Re: [PATCH v11] ovl: Improving syncfs efficiency

Chengguang Xu <cgxu519@xxxxxxxxxxxx> · Fri, 17 Apr 2020 09:23:07 +0800

 ---- 在 星期四, 2020-04-16 22:33:49 Jan Kara <jack@xxxxxxx> 撰写 ----
 > On Thu 16-04-20 21:52:27, Chengguang Xu wrote:
 > >  ---- 在 星期四, 2020-04-16 19:14:24 Jan Kara <jack@xxxxxxx> 撰写 ----
 > >  > On Thu 16-04-20 14:08:59, Chengguang Xu wrote:
 > >  > >  ---- 在 星期四, 2020-04-16 03:19:50 Miklos Szeredi <miklos@xxxxxxxxxx> 撰写 ----
 > >  > >  > On Mon, Feb 10, 2020 at 4:10 AM Chengguang Xu <cgxu519@xxxxxxxxxxxx> wrote:
 > >  > >  > > +void ovl_evict_inode(struct inode *inode)
 > >  > >  > > +{
 > >  > >  > > +       struct ovl_inode *oi = OVL_I(inode);
 > >  > >  > > +       struct ovl_write_inode_work ovl_wiw;
 > >  > >  > > +       DEFINE_WAIT_BIT(wait, &oi->flags, OVL_WRITE_INODE_PENDING);
 > >  > >  > > +       wait_queue_head_t *wqh;
 > >  > >  > > +
 > >  > >  > > +       if (ovl_inode_upper(inode)) {
 > >  > >  > > +               if (current->flags & PF_MEMALLOC) {
 > >  > >  > > +                       spin_lock(&inode->i_lock);
 > >  > >  > > +                       ovl_set_flag(OVL_WRITE_INODE_PENDING, inode);
 > >  > >  > > +                       wqh = bit_waitqueue(&oi->flags,
 > >  > >  > > +                                       OVL_WRITE_INODE_PENDING);
 > >  > >  > > +                       prepare_to_wait(wqh, &wait.wq_entry,
 > >  > >  > > +                                       TASK_UNINTERRUPTIBLE);
 > >  > >  > > +                       spin_unlock(&inode->i_lock);
 > >  > >  > > +
 > >  > >  > > +                       ovl_wiw.inode = inode;
 > >  > >  > > +                       INIT_WORK(&ovl_wiw.work, ovl_write_inode_work_fn);
 > >  > >  > > +                       schedule_work(&ovl_wiw.work);
 > >  > >  > > +
 > >  > >  > > +                       schedule();
 > >  > >  > > +                       finish_wait(wqh, &wait.wq_entry);
 > >  > >  > 
 > >  > >  > What is the reason to do this in another thread if this is a PF_MEMALLOC task?
 > >  > > 
 > >  > > Some underlying filesystems(for example ext4) check the flag in
 > >  > > ->write_inode() and treate it as an abnormal case.(warn and return)
 > >  > > 
 > >  > > ext4_write_inode():
 > >  > >         if (WARN_ON_ONCE(current->flags & PF_MEMALLOC) ||
 > >  > >                 sb_rdonly(inode->i_sb))
 > >  > >                         return 0;
 > >  > > 
 > >  > > overlayfs inodes are always keeping clean even after wring/modifying
 > >  > > upperfile , so they are right target of kswapd  but in the point of lower
 > >  > > layer, ext4 just thinks kswapd is choosing a wrong dirty inode to reclam
 > >  > > memory.
 > >  > 
 > >  > In ext4, it isn't a big problem if ext4_write_inode() is called from
 > >  > kswapd.
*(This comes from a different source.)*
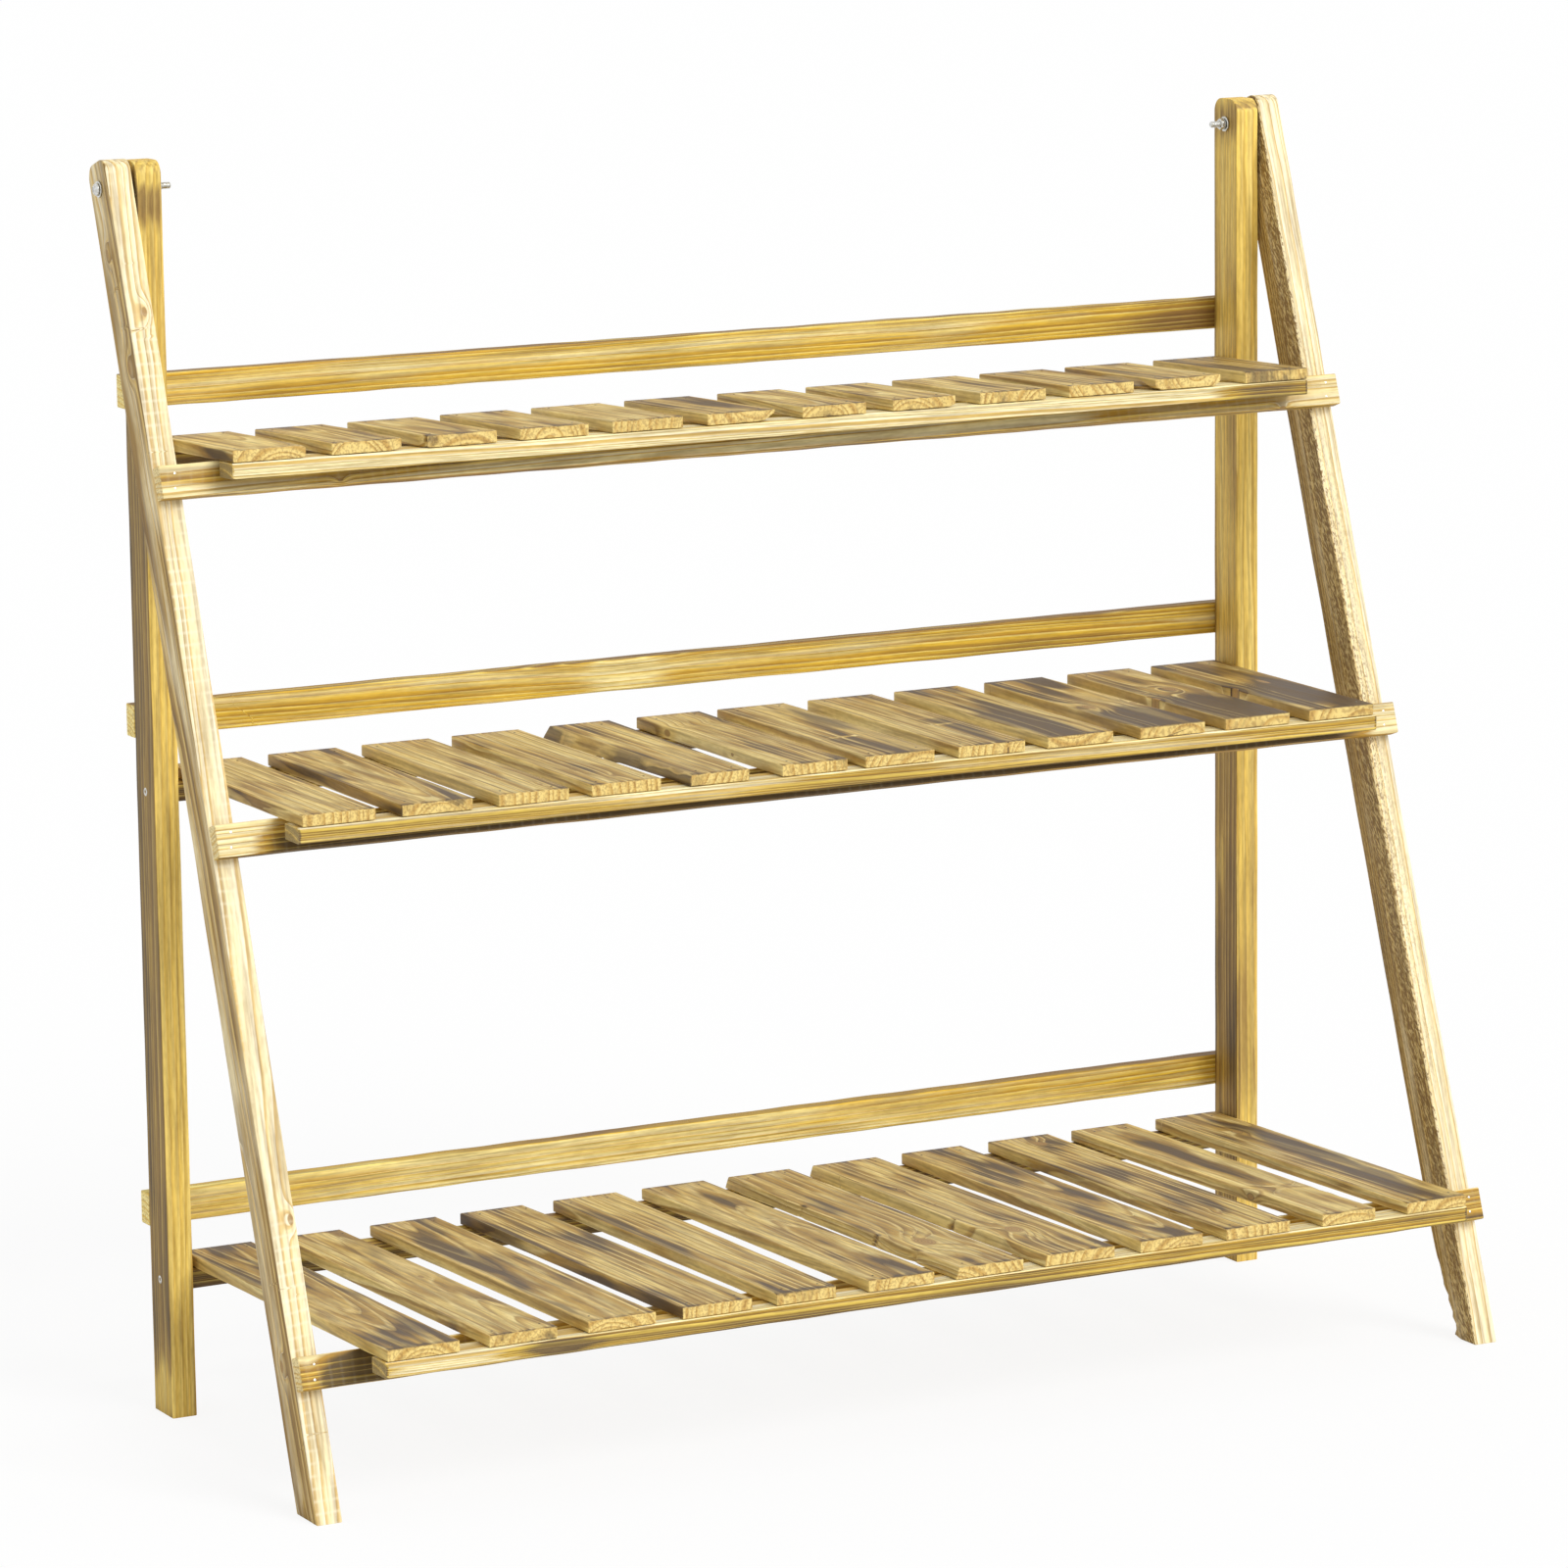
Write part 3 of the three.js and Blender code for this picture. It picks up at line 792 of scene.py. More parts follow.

But if ext4_write_inode() is called from direct reclaim (which also
 > >  > sets PF_MEMALLOC) we can deadlock because we may wait for transaction
 > >  > commit and transaction commit may require locks (such as page lock or
 > >  > waiting for page writeback to complete) which are held by the task
 > >  > currently in direct reclaim. Your push to workqueue will silence the
 > >  > warning but does not solve the possible deadlock.
 > >  > 
 > >  > I'm actually not sure why you need to writeback the upper inode when
 > >  > reclaiming overlayfs inode. Why not leave it on flush worker on upper fs?
 > >  > 
 > > 
 > > Because it is the last chance we can sync dirty upper inode, I mean after
 > > evicting overlayfs inode we can not find the associated dirty upper inode
 > > from any list and that dirty upper inode will be skipped from the target
 > > of syncfs().
 > 
 > I see. But this flushing of dirty inodes on reclaim really isn't a great
 > idea. It can also stall reclaim (due to it being stuck waiting for IO) and
 > thus lead to bad behavior in low memory situations. It's better to just
 > skip reclaiming such inodes - but then I agree it's a difficult question
 > when to reclaim them. Ideally you'd need to hook into inode_lru_isolate()
 > but that's just too ugly (but maybe it could be done in some clean manner).
 > 

How about prepare another list to organize  this kind of inode, when evicting overlay
inode we grab dirty upper inode reference, put a entry(a field point to upper inode) 
into this new list and retrun, after that periodically checking list entry to release(iput)
clean upper inode.

In overlayfs's syncfs(), we also need to iterate this new list after iterating oi->upper_inodes_list.

Thanks,
cgxu